そのために、内部から数多くのアイデアを引き出し、企画から営業、導入サポートまでをワンストップで行う体制を構築。世の中のニーズをいち早く察知して、新しい常識をつくりあげることが目標です。
12-2. 短期間で進化し続けるための企業文化
外部環境が目まぐるしく変化する中で、旧来のやり方に固執していては成長は望めません。ネクシーズグループでは、社員が自由に発言できる場を作り、**「ダメ出しよりもチャレンジを歓迎する」企業文化を醸成しています。
こうした姿勢が、同社の強みである“企画力×営業力”**をさらに高め、未常識を常識に変えるサービスを次々と生み出す原動力となっているのです。
13. まとめ:未常識をカタチにする“誇り”と“挑戦”の未来
近藤 太香巳氏が築き上げたネクシーズグループは、「常識」とされていた高額な初期費用を**“0円”に変え、企業が導入しにくかった先端設備や広告モデルを“誰もが使えるサービス”**として世の中に提供してきました。その結果、200万トンものCO2排出削減を達成し、社会課題の解決にも貢献しているのは、並大抵のことではありません。
しかし、近藤氏はそこで満足することなく、さらに新たな領域でナンバーワンを目指す姿勢を崩しません。本人いわく、ビジネスで重要なのは以下のポイントです。
- 何のために頑張るのかを明確にする
- 自らの限界を超えるチャレンジでこそ大きな成長がある
- 世の中の課題と自社の独自性を結びつけるキラーカードを創る
- 学歴や肩書きよりも“本気で成長したい”という意志が大事
- 大手に挑むなら、特定の領域で“1点突破”する戦略を狙う
こうした考え方は、今後起業を志す若い世代や、新規事業にチャレンジしようとするビジネスパーソンにとって、大きなヒントになるでしょう。社会や顧客にとって本当に価値があることを形にし、誰もが使いやすいビジネスモデルとして定着させていく。そして、社員が**「自分たちは社会に必要とされている」**と誇りを感じられる環境を作る。

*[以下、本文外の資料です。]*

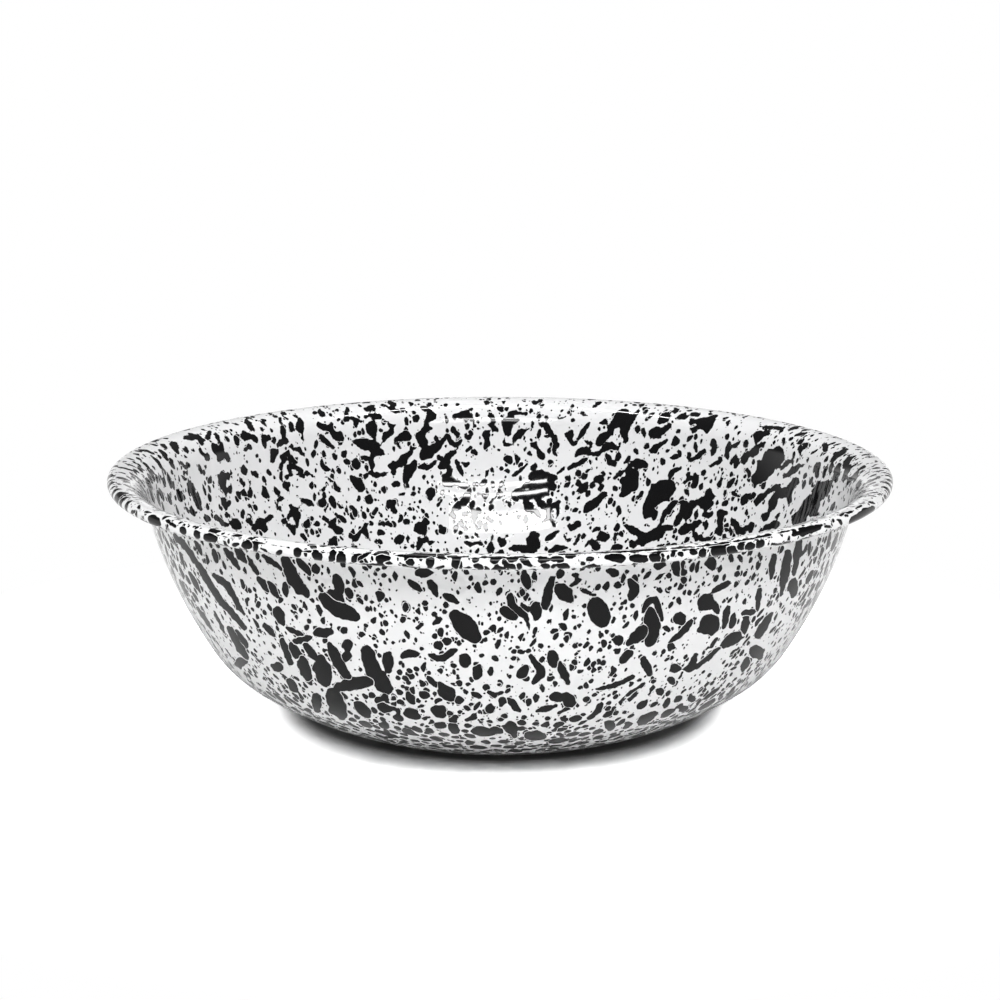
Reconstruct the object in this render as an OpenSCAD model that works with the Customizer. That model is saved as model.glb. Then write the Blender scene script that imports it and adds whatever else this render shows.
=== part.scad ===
// Enamelled steel basin bowl.
// A pressed steel sheet with a rolled edge, glazed all over: a thin ground coat next to the
// steel and a cover coat over it. Each coat has an inside half, from the middle of the base
// to the crest of the rim, and an outside half, which goes on round the roll and over the
// sheet's cut edge. The bowl stands on z = 0, with its round axis on Z, open at the top.

/* [Overall] */
// Outside diameter over the rolled rim
rim_d = 305; // [260:1:360]
// Height from the floor to the top of the rim
overall_h = 100; // [84:1:130]
// Outside diameter of the flat ring that the bowl stands on
base_d = 112; // [90:1:134]

/* [Bowl shape] */
// Radius of the small turn from the standing ring into the bottom
heel_r = 12; // [6:0.5:20]
// Slope of the wall where that turn ends and the wide curve of the bottom starts, in degrees
heel_slope = 15; // [12:1:20]
// Slope of the wall where the wide curve of the bottom ends, in degrees
bottom_slope = 34; // [28:1:40]
// Radius of the tighter turn from the bottom into the side
haunch_r = 47; // [36:1:60]
// Slope of the wall where the tighter turn ends, in degrees
haunch_slope = 57.5; // [50:0.5:64]
// Slope of the wall where the side ends and the flare starts, in degrees
side_slope = 77; // [70:1:86]
// Radius under the outward flare at the top of the side
flare_r = 12; // [8:0.5:16]

/* [Rolled rim] */
// Outside diameter of the rolled bead, with its glaze
bead_d = 5.2; // [4.4:0.1:6.4]
// Gap between the rolled-in edge and the underside of the flare
roll_gap = 0.35; // [0.2:0.05:1.5]

/* [Centre of the base] */
// Height to which the centre of the base is pressed up
rise_h = 1; // [0.5:0.1:2]
// Radius of the two small turns round the pressed-up centre
rise_r = 8; // [5:0.5:12]
// Width of the flat ring that the bowl stands on
ring_w = 10; // [6:1:16]

/* [Sheet and glaze] */
// Thickness of the steel sheet
steel_t = 0.6; // [0.4:0.05:0.8]
// Thickness of the ground coat on each side
ground_t = 0.1; // [0.06:0.01:0.15]
// Thickness of the cover coat on each side
cover_t = 0.15; // [0.1:0.01:0.2]

/* [Hidden] */

// Facets round the bowl's axis
around_facets = 180;
// Turn of the sheet from one point of its section to the next, in degrees, on the wide
// curves, on the small ones and round the bead
wide_step = 3;
small_step = 7.5;
bead_step = 15;

// Distances of each layer's faces, measured in from the outer face of the glaze
out_ground = cover_t;
out_steel = out_ground + ground_t;
in_ground = out_steel + steel_t;
in_cover = in_ground + ground_t;
wall_t = in_cover + cover_t;

// Pressed-up centre: two equal turns, one over the other, take the sheet down to the ring
rise_slope = acos(1 - rise_h / (2 * rise_r));
ring_out = base_d / 2;
ring_in = ring_out - ring_w;
rise_in = ring_in - 2 * rise_r * sin(rise_slope);

// Flare and bead: the flare's crest lies over both centres
bead_r = bead_d / 2;
hollow_r = bead_r - wall_t;
crest = [rim_d / 2 - bead_r, overall_h - wall_t];
flare_c = crest - [0, flare_r];
bead_c = crest - [0, hollow_r];

// From a turn's centre to the sheet below it, where the sheet has this slope
function toward(slope) = [sin(slope), -cos(slope)];

// What a turn of unit radius moves the sheet, out and up, between two slopes
function travel(first, last) = toward(last) - toward(first);

// The wide curve of the bottom and that of the side share out, between them, the way from
// the ring to the crest that the smaller turns leave. Every turn starts with the slope that
// the last one ended with, so this fixes both radii.
left = crest - [ring_out, 0] - heel_r * travel(0, heel_slope)
    - haunch_r * travel(bottom_slope, haunch_slope) + flare_r * travel(side_slope, 0);
bottom_way = travel(heel_slope, bottom_slope);
side_way = travel(haunch_slope, side_slope);
bottom_r = cross2(left, side_way) / cross2(bottom_way, side_way);
side_r = cross2(bottom_way, left) / cross2(bottom_way, side_way);
heel_c = [ring_out, heel_r];
bottom_c = heel_c + (heel_r - bottom_r) * toward(heel_slope);
haunch_c = bottom_c + (bottom_r - haunch_r) * toward(bottom_slope);
side_c = haunch_c + (haunch_r - side_r) * toward(haunch_slope);

// Cross product of two vectors in the plane of the section
function cross2(a, b) = a.x * b.y - a.y * b.x;

// The roll goes on until the glaze on its end comes within the gap of the flare's underside
roll_reach = flare_r - hollow_r;
roll_open = acos(((flare_r - roll_gap) ^ 2 - bead_r ^ 2 - roll_reach ^ 2) / (2 * bead_r * roll_reach));
cover_end = roll_open - 360;
ground_end = cover_end + cover_t / bead_r * 180 / PI;
roll_end = ground_end + ground_t / bead_r * 180 / PI;

// Slopes from first to last in equal steps near the given one, without the first where the
// turn carries on from another
function slopes(first, last, step, joined = true) =
    let (count = ceil(abs(last - first) / step))
    [for (i = [joined ? 1 : 0 : count]) first + (last - first) * i / count];

// Points of a turn whose centre lies above the sheet, at a distance in from the outer face
function turn_up(centre, radius, at_slopes, depth) =
    [for (slope = at_slopes) centre + (radius - depth) * toward(slope)];

// Points of a turn whose centre lies below the sheet, at a distance in from the outer face
function turn_down(centre, radius, at_slopes, depth) =
    [for (slope = at_slopes) centre - (radius + depth) * toward(slope)];

// Section of one face of a layer, from the axis to the crest of the rim
function to_crest(depth) = concat(
    [[0, rise_h + depth]],
    turn_down([rise_in, rise_h - rise_r], rise_r, slopes(0, -rise_slope, small_step, false), depth),
    turn_up([ring_in, rise_r], rise_r, slopes(-rise_slope, 0, small_step), depth),
    turn_up(heel_c, heel_r, slopes(0, heel_slope, small_step, false), depth),
    turn_up(bottom_c, bottom_r, slopes(heel_slope, bottom_slope, wide_step), depth),
    turn_up(haunch_c, haunch_r, slopes(bottom_slope, haunch_slope, wide_step), depth),
    turn_up(side_c, side_r, slopes(haunch_slope, side_slope, wide_step), depth),
    turn_down(flare_c, flare_r, slopes(side_slope, 0, small_step), depth));

// Section of one face of a layer round the roll, on from the crest
function round_roll(depth) = turn_down(bead_c, hollow_r, slopes(0, roll_end, bead_step), depth);

// One point past the roll, at a slope of the sheet and a distance in from the outer face
function past_roll(slope, depth) = turn_down(bead_c, hollow_r, [slope], depth);

// The same points the other way round
function back(points) = [for (i = [len(points) - 1 : -1 : 0]) points[i]];

// Inside half of a coat between two distances in from the outer face
module inside_coat(low, high) {
    rotate_extrude($fn = around_facets) polygon(concat(to_crest(low), back(to_crest(high))));
}

// Outside half of a coat: under the sheet and inside the roll, round the roll from the crest,
// and over the cut edge. It lies between low and high under the sheet and between top_low
// and top_high over it, and over the cut edge between two slopes of the roll.
module outside_coat(low, high, top_low, top_high, edge_in, edge_out) {
    rotate_extrude($fn = around_facets)
        polygon(concat(to_crest(low), round_roll(low), past_roll(edge_out, low),
                       past_roll(edge_out, top_high), back(round_roll(top_high)),
                       past_roll(0, top_high), past_roll(0, top_low), round_roll(top_low),
                       past_roll(edge_in, top_low), past_roll(edge_in, high),
                       back(round_roll(high)), back(to_crest(high))));
}

// Pressed steel sheet with its rolled edge
module steel_bowl() {
    color("dimgray")
        rotate_extrude($fn = around_facets)
            polygon(concat(to_crest(out_steel), round_roll(out_steel),
                           back(round_roll(in_ground)), back(to_crest(in_ground))));
}

// Ground coat inside the bowl, up to the crest of the rim
module ground_coat_inside() {
    color("midnightblue") inside_coat(in_ground, in_cover);
}

// Ground coat outside the bowl, under the base, round the roll and over the cut edge
module ground_coat_outside() {
    color("midnightblue")
        outside_coat(out_ground, out_steel, in_ground, in_cover, roll_end, ground_end);
}

// Cover coat that shows inside the bowl, up to the crest of the rim
module cover_coat_inside() {
    color("whitesmoke") inside_coat(in_cover, wall_t);
}

// Cover coat that shows outside the bowl, under the base and round the roll
module cover_coat_outside() {
    color("whitesmoke") outside_coat(0, out_ground, in_cover, wall_t, ground_end, cover_end);
}

steel_bowl();
ground_coat_inside();
ground_coat_outside();
cover_coat_inside();
cover_coat_outside();
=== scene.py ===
# Enamelled steel basin bowl with black splatter: the glaze skins, their finish, the light and
# the camera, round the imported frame. Lengths are millimetres until a mesh is made.
import math
from typing import NamedTuple

import bpy
import numpy as np
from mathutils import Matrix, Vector


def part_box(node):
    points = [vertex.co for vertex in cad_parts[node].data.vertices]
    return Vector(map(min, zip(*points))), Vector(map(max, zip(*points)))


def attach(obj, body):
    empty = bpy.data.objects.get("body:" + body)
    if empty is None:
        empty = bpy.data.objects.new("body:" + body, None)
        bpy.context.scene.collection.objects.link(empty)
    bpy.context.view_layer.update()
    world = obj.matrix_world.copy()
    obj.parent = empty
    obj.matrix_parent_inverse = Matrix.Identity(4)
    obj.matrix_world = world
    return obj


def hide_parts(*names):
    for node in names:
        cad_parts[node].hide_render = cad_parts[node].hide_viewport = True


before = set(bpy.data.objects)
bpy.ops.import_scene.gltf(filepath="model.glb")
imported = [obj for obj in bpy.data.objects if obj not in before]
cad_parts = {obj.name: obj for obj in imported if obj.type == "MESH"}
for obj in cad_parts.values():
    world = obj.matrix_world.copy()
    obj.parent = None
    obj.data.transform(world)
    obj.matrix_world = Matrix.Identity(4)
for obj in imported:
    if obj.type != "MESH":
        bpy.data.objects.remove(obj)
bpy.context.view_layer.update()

MM = 0.001
FULL_TURN = 2 * math.pi


# Sizes of the bowl, the same as in the part's source

rim_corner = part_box("cover_coat_outside")[1]
RIM_R = round(rim_corner.x / MM, 2)
OVERALL_H = round(rim_corner.z / MM, 2)
BASE_R = 56.0
RING_W = 10.0
RISE_H = 1.0
RISE_R = 8.0
HEEL_R = 12.0
HEEL_SLOPE = 15.0
BOTTOM_SLOPE = 34.0
HAUNCH_R = 47.0
HAUNCH_SLOPE = 57.5
SIDE_SLOPE = 77.0
FLARE_R = 12.0
BEAD_R = 2.6
ROLL_GAP = 0.35
COVER_T = 0.15
GROUND_T = 0.1
STEEL_T = 0.6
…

まさに未常識を次の当たり前へと進化させる近藤流の経営哲学は、これからの時代においても普遍的な魅力を持ち続けるに違いありません。
**ネクシーズグループが描く未来は、社会貢献と事業成長を両輪に、若者を中心に多彩なアイデアを実行へ移していく未来です。その中心にいる創業者・近藤 太香巳氏は、これからも「常識を疑い、未常識を常識化する」**挑戦を続け、さらなる飛躍を目指すことでしょう。